Scripts that build objects:

◆ ◆ ◆ ◆ ◆

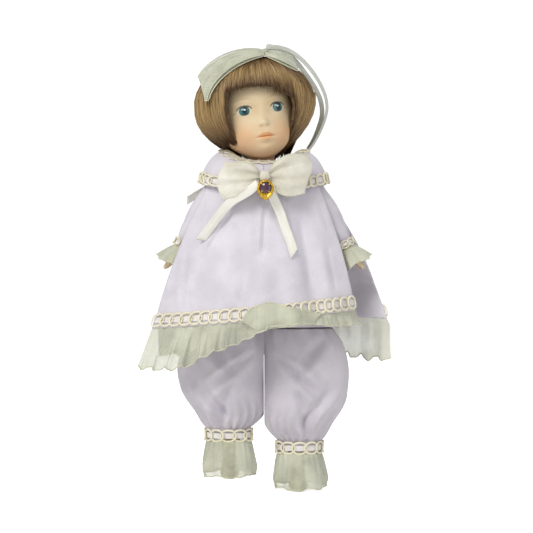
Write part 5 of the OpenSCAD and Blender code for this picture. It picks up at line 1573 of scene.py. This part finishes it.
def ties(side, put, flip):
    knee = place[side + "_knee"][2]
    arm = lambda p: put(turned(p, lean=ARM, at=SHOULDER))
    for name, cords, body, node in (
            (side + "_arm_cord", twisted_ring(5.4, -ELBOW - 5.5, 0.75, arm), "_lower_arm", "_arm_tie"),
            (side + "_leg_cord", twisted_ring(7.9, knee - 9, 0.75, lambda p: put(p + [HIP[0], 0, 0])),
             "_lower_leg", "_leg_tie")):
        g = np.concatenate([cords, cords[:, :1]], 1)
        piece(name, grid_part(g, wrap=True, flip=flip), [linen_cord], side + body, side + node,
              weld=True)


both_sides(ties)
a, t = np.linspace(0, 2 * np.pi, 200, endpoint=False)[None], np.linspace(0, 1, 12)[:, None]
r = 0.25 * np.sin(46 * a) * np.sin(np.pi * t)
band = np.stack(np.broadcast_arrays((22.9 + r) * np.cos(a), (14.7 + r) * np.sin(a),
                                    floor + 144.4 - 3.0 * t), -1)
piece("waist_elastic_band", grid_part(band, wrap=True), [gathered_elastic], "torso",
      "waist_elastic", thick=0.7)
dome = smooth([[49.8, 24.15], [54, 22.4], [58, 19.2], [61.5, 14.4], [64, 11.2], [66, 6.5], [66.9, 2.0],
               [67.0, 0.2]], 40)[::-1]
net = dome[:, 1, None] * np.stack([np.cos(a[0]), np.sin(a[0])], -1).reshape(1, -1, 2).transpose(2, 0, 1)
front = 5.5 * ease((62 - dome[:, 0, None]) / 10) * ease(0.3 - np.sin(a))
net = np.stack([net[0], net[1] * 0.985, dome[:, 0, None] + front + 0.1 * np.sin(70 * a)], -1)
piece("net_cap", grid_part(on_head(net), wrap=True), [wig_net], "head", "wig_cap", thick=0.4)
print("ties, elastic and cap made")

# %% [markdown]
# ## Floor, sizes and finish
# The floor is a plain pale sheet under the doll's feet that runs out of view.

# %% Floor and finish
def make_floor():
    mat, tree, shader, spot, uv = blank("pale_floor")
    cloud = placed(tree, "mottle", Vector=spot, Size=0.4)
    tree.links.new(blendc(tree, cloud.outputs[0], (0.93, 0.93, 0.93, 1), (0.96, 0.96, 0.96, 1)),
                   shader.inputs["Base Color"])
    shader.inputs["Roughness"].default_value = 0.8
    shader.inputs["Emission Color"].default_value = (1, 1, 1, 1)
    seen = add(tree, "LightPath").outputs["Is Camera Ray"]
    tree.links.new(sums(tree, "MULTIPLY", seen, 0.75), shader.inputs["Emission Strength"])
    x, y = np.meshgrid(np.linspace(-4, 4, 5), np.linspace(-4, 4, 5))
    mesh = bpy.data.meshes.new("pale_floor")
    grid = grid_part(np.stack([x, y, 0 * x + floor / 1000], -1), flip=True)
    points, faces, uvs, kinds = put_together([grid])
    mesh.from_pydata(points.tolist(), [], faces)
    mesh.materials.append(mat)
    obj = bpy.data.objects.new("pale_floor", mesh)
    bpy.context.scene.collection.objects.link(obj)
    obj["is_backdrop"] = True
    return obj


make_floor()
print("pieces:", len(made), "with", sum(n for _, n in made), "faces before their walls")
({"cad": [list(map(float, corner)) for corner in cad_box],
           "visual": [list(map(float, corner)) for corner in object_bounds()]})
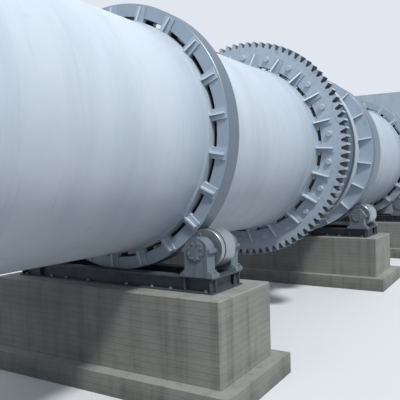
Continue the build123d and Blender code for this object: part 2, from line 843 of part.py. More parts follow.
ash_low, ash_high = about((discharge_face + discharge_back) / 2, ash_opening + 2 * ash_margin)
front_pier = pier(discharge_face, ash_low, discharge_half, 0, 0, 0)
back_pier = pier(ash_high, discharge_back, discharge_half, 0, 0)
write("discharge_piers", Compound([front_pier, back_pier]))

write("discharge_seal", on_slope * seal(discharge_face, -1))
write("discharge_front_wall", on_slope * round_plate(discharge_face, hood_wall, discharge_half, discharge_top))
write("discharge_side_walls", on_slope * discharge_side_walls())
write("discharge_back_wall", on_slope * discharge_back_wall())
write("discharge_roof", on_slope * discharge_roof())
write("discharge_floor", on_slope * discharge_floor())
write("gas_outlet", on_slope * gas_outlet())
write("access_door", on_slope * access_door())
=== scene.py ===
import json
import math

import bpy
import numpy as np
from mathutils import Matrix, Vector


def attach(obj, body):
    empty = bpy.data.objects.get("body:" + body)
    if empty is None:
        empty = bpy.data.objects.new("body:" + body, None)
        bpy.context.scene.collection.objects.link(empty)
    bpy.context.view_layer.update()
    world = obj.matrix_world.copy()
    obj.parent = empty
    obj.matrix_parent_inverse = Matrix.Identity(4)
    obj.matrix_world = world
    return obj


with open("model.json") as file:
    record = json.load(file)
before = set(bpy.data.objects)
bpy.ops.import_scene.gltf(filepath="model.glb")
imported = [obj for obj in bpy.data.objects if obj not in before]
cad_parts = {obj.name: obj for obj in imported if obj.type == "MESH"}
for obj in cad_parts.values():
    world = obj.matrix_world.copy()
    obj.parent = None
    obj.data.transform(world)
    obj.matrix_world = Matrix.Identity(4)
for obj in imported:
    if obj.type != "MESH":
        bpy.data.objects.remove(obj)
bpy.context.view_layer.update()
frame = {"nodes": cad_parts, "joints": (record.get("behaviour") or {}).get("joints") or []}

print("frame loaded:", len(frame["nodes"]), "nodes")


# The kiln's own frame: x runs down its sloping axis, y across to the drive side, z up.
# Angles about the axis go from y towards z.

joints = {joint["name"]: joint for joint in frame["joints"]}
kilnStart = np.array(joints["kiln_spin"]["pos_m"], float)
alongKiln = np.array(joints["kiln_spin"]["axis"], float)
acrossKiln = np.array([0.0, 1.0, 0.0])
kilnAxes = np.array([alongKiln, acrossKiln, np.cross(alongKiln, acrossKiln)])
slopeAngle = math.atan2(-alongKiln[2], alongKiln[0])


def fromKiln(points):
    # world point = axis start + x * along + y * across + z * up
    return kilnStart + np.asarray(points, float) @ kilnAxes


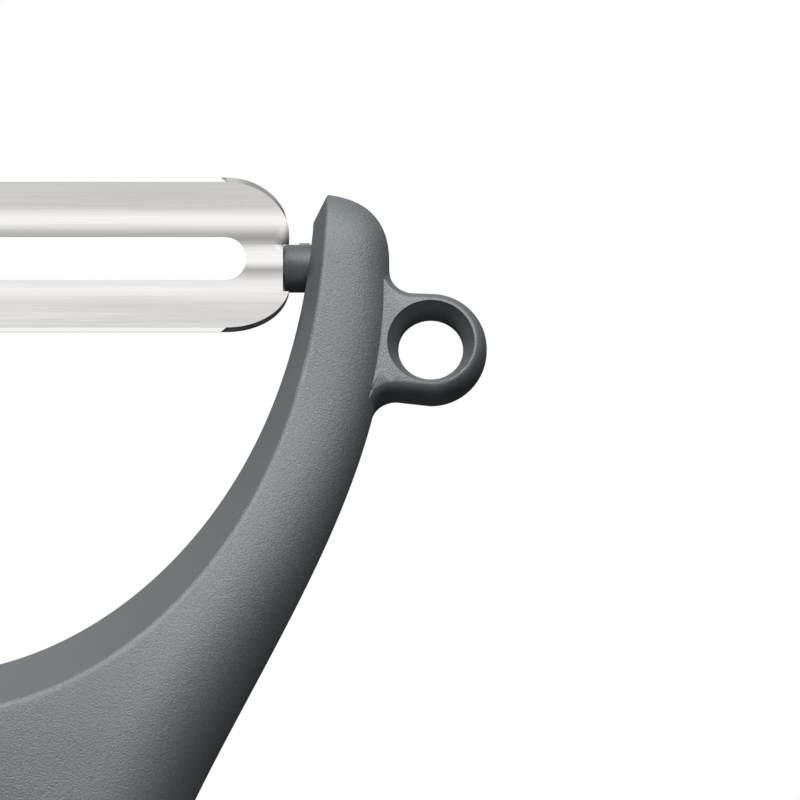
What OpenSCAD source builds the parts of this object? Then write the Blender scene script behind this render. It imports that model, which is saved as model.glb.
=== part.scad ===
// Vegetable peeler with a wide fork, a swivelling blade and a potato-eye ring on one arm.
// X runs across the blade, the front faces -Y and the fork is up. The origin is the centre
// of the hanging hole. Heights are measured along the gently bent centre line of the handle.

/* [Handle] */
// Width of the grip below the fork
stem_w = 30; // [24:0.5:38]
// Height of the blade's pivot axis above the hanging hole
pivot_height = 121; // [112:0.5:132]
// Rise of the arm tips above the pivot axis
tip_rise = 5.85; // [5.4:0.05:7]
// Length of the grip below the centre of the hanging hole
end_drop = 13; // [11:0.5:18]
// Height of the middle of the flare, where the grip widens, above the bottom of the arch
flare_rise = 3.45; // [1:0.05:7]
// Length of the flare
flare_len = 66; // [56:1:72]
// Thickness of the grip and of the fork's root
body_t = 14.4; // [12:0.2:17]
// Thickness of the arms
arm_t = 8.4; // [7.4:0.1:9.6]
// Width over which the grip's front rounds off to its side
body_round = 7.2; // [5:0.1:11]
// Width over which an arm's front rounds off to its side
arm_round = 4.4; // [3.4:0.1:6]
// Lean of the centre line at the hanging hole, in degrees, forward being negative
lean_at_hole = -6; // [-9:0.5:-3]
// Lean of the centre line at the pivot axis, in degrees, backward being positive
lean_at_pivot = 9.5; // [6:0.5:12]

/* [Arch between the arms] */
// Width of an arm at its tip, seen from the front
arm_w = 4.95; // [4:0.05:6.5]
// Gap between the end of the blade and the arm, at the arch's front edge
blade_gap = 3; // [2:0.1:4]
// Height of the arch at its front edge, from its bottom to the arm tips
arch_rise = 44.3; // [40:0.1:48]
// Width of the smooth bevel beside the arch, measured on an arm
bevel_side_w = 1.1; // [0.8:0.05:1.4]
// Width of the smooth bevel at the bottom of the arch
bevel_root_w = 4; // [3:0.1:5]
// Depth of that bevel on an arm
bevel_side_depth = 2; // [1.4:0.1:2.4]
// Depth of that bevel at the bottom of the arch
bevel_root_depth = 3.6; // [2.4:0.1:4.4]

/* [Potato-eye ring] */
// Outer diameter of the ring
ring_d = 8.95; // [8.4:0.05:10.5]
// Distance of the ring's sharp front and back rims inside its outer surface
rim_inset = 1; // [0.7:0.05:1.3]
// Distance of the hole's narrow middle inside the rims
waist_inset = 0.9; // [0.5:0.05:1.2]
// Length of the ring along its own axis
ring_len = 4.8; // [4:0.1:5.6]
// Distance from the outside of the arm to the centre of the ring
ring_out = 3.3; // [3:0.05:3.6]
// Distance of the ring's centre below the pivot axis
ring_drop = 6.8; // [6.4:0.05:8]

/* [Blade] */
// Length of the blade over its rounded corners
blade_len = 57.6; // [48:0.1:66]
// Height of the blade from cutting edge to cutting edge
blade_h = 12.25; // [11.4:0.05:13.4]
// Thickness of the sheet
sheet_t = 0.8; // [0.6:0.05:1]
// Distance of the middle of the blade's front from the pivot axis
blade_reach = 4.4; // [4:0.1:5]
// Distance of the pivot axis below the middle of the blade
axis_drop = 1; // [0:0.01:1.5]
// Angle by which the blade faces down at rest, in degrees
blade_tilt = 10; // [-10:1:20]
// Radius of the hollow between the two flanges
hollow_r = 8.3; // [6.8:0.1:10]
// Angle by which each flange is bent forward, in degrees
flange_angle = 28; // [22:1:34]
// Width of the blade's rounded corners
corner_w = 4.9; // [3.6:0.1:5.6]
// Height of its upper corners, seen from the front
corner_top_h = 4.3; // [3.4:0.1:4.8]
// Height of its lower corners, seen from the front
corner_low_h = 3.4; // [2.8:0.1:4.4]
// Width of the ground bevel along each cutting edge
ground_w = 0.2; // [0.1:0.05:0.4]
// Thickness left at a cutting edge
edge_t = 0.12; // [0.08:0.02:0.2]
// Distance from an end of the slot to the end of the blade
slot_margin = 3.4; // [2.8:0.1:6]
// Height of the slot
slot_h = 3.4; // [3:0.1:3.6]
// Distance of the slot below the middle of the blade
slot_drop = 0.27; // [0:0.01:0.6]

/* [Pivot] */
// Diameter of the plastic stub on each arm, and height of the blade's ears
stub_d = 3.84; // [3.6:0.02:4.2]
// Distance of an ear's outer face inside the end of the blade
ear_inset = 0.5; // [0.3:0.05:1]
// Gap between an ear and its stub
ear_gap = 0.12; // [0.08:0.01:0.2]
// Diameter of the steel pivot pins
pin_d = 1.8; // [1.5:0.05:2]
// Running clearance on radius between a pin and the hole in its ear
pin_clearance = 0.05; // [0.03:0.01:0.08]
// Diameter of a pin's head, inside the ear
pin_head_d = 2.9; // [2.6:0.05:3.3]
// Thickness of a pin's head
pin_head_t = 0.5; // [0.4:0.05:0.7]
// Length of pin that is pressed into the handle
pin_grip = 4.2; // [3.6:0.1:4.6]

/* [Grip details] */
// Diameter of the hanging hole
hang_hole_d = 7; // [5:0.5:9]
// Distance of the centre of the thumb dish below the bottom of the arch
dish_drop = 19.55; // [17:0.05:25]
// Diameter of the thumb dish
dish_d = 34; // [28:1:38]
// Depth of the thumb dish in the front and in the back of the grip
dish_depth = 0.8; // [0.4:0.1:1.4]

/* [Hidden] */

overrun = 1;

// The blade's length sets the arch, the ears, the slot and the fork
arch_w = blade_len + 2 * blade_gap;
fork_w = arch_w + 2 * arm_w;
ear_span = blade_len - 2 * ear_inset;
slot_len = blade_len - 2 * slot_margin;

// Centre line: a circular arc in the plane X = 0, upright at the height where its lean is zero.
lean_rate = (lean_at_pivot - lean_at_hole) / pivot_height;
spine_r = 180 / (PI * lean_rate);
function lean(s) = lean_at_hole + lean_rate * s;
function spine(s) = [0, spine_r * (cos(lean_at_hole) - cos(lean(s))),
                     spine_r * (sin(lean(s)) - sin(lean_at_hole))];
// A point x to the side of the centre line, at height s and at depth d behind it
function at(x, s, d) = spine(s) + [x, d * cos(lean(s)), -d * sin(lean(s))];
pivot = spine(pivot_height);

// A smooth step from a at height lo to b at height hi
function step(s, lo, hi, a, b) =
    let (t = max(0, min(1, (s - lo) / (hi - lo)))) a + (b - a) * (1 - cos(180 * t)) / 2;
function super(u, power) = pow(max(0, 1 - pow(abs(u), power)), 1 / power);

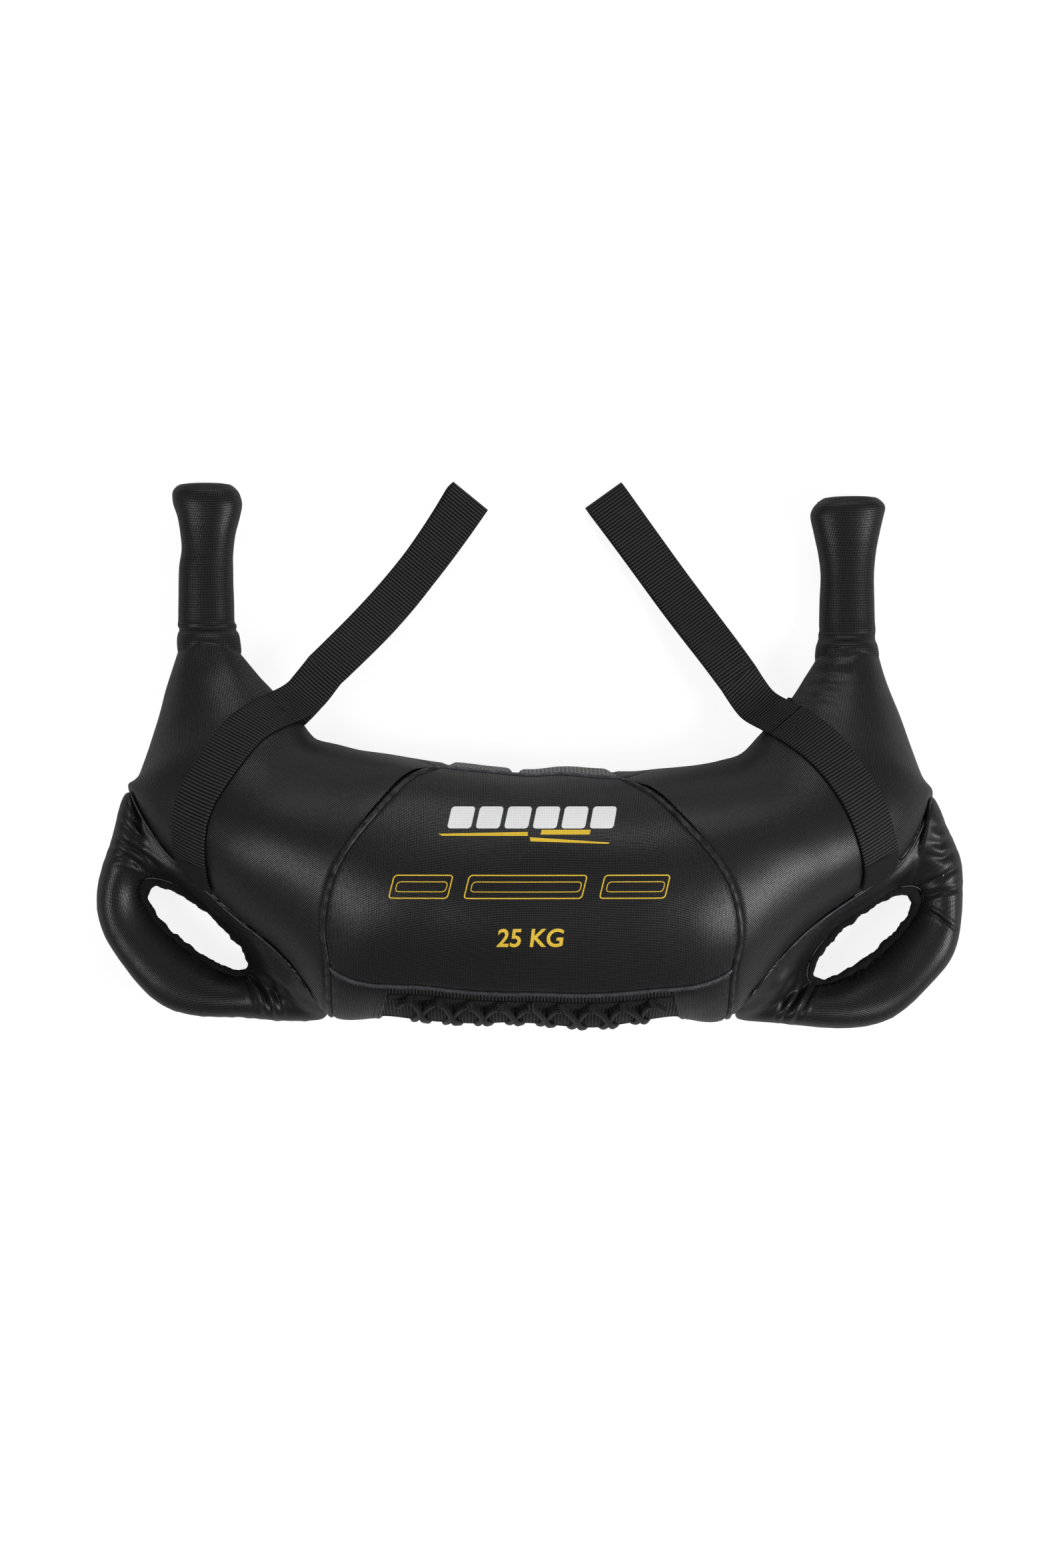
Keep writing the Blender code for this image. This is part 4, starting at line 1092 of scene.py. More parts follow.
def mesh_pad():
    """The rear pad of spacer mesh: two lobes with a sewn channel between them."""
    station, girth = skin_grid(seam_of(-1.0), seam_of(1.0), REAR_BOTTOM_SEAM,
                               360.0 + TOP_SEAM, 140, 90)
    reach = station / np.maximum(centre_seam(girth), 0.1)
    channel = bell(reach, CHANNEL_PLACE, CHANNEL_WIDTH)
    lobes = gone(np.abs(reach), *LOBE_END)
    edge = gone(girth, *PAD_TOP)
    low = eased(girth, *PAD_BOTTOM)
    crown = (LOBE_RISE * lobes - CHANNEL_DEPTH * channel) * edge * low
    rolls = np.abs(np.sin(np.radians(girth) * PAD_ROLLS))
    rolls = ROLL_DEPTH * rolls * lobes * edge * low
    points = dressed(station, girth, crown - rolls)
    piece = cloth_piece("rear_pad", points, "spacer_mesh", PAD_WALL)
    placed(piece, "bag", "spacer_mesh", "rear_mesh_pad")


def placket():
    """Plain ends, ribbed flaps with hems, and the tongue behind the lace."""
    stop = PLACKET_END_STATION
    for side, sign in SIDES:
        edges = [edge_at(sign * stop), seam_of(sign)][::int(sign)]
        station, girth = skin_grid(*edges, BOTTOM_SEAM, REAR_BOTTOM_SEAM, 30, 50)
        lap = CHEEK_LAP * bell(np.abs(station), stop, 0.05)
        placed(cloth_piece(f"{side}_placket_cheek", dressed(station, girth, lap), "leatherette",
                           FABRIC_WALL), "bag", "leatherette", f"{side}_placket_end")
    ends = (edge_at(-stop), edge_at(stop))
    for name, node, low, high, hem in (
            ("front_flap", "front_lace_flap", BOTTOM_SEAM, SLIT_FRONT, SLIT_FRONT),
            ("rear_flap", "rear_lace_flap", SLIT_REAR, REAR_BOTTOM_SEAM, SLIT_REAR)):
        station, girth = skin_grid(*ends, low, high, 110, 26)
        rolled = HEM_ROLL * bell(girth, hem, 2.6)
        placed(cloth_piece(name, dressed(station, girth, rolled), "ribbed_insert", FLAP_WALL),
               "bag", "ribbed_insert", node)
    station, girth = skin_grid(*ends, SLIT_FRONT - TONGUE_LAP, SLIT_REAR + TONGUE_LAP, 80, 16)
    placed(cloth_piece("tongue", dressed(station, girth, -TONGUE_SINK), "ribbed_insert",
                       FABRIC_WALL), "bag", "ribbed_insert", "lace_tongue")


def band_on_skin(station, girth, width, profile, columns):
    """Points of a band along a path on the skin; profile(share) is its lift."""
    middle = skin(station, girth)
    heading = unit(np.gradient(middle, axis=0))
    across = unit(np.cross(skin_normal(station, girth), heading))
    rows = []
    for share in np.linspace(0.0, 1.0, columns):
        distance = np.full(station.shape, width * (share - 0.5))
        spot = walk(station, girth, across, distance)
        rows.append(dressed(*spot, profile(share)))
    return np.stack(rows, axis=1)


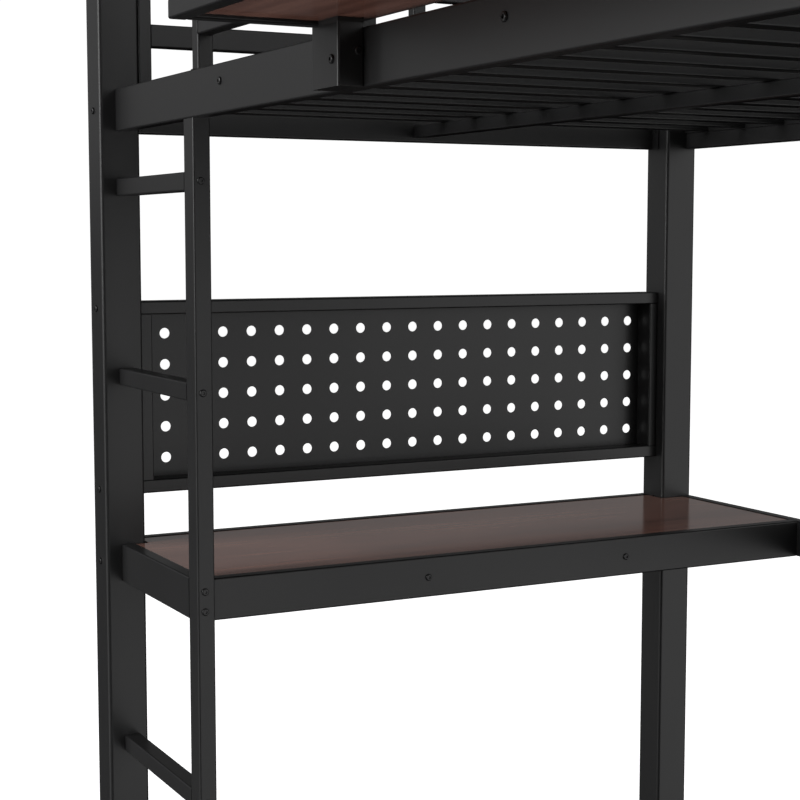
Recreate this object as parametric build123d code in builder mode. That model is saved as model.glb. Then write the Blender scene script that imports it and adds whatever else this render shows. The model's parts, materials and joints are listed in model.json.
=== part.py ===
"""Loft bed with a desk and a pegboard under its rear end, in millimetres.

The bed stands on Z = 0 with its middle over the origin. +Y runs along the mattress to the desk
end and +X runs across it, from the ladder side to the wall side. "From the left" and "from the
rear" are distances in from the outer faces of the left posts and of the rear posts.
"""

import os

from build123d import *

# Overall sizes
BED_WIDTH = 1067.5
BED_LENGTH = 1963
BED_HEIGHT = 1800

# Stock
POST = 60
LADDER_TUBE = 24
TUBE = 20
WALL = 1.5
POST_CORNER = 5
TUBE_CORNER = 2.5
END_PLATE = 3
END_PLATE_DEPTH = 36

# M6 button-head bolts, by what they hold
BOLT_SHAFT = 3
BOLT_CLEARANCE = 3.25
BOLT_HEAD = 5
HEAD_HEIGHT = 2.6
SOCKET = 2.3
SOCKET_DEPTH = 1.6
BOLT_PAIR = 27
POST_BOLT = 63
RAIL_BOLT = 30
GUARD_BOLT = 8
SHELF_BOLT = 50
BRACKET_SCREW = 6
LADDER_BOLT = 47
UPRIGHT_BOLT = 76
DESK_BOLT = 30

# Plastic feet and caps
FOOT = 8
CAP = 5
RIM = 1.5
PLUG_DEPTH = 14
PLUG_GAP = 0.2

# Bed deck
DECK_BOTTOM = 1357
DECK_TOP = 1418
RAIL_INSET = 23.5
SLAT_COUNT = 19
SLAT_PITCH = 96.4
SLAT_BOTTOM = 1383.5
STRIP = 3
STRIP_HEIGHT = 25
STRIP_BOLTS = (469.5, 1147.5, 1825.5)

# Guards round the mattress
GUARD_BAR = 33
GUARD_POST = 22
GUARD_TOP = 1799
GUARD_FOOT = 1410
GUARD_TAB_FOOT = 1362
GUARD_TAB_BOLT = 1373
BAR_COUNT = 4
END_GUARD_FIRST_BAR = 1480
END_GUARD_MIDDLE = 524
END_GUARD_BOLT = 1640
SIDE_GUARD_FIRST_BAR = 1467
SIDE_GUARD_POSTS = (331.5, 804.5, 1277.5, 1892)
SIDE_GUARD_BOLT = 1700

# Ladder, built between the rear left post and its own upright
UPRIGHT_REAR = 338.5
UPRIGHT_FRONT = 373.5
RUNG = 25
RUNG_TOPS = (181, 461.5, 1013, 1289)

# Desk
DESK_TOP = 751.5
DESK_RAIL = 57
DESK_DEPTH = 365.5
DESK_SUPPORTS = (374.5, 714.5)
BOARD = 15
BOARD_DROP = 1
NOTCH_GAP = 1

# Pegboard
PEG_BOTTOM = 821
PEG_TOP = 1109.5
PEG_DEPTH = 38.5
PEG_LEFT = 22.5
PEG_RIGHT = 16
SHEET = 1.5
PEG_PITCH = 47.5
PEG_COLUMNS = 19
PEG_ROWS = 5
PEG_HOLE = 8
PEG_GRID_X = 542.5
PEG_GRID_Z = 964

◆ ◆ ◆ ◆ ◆

- _Problem statement_
Exactly the lines above from the one with "in imported if" to the one with "of the handle.", both included, are to be quoted; leave the rest out.

- _Reply_
cad_parts = {obj.name: obj for obj in imported if obj.type == "MESH"}
for obj in cad_parts.values():
    world = obj.matrix_world.copy()
    obj.parent = None
    obj.data.transform(world)
    obj.matrix_world = Matrix.Identity(4)
for obj in imported:
    if obj.type != "MESH":
        bpy.data.objects.remove(obj)
bpy.context.view_layer.update()
frame = {"nodes": cad_parts, "joints": (record.get("behaviour") or {}).get("joints") or []}

print("frame loaded:", len(frame["nodes"]), "nodes")


# The kiln's own frame: x runs down its sloping axis, y across to the drive side, z up.
# Angles about the axis go from y towards z.

joints = {joint["name"]: joint for joint in frame["joints"]}
kilnStart = np.array(joints["kiln_spin"]["pos_m"], float)
alongKiln = np.array(joints["kiln_spin"]["axis"], float)
acrossKiln = np.array([0.0, 1.0, 0.0])
kilnAxes = np.array([alongKiln, acrossKiln, np.cross(alongKiln, acrossKiln)])
slopeAngle = math.atan2(-alongKiln[2], alongKiln[0])


def fromKiln(points):
    # world point = axis start + x * along + y * across + z * up
    return kilnStart + np.asarray(points, float) @ kilnAxes


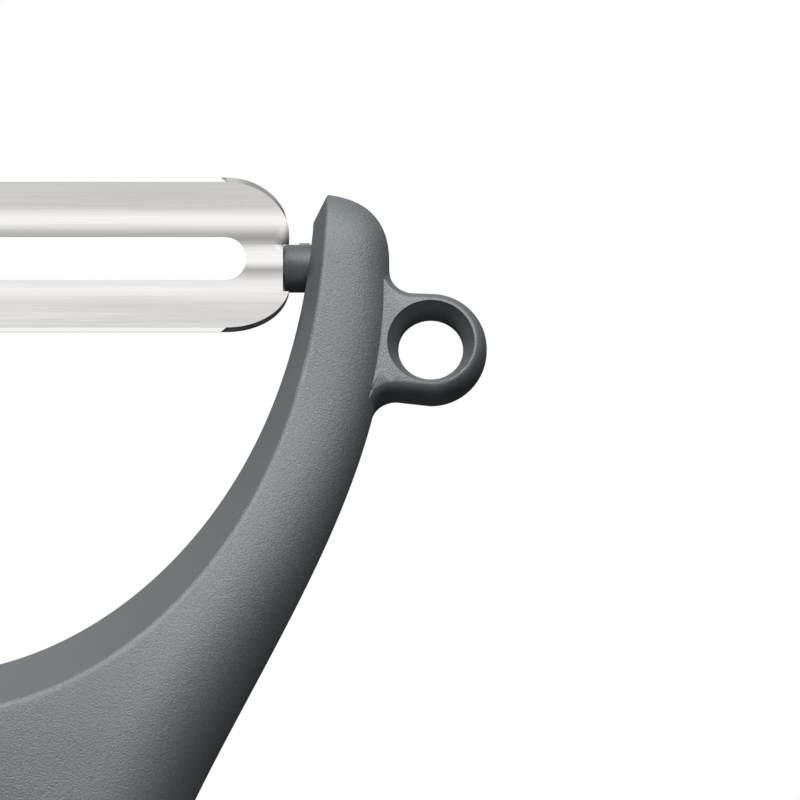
What OpenSCAD source builds the parts of this object? Then write the Blender scene script behind this render. It imports that model, which is saved as model.glb.
=== part.scad ===
// Vegetable peeler with a wide fork, a swivelling blade and a potato-eye ring on one arm.
// X runs across the blade, the front faces -Y and the fork is up. The origin is the centre
// of the hanging hole. Heights are measured along the gently bent centre line of the handle.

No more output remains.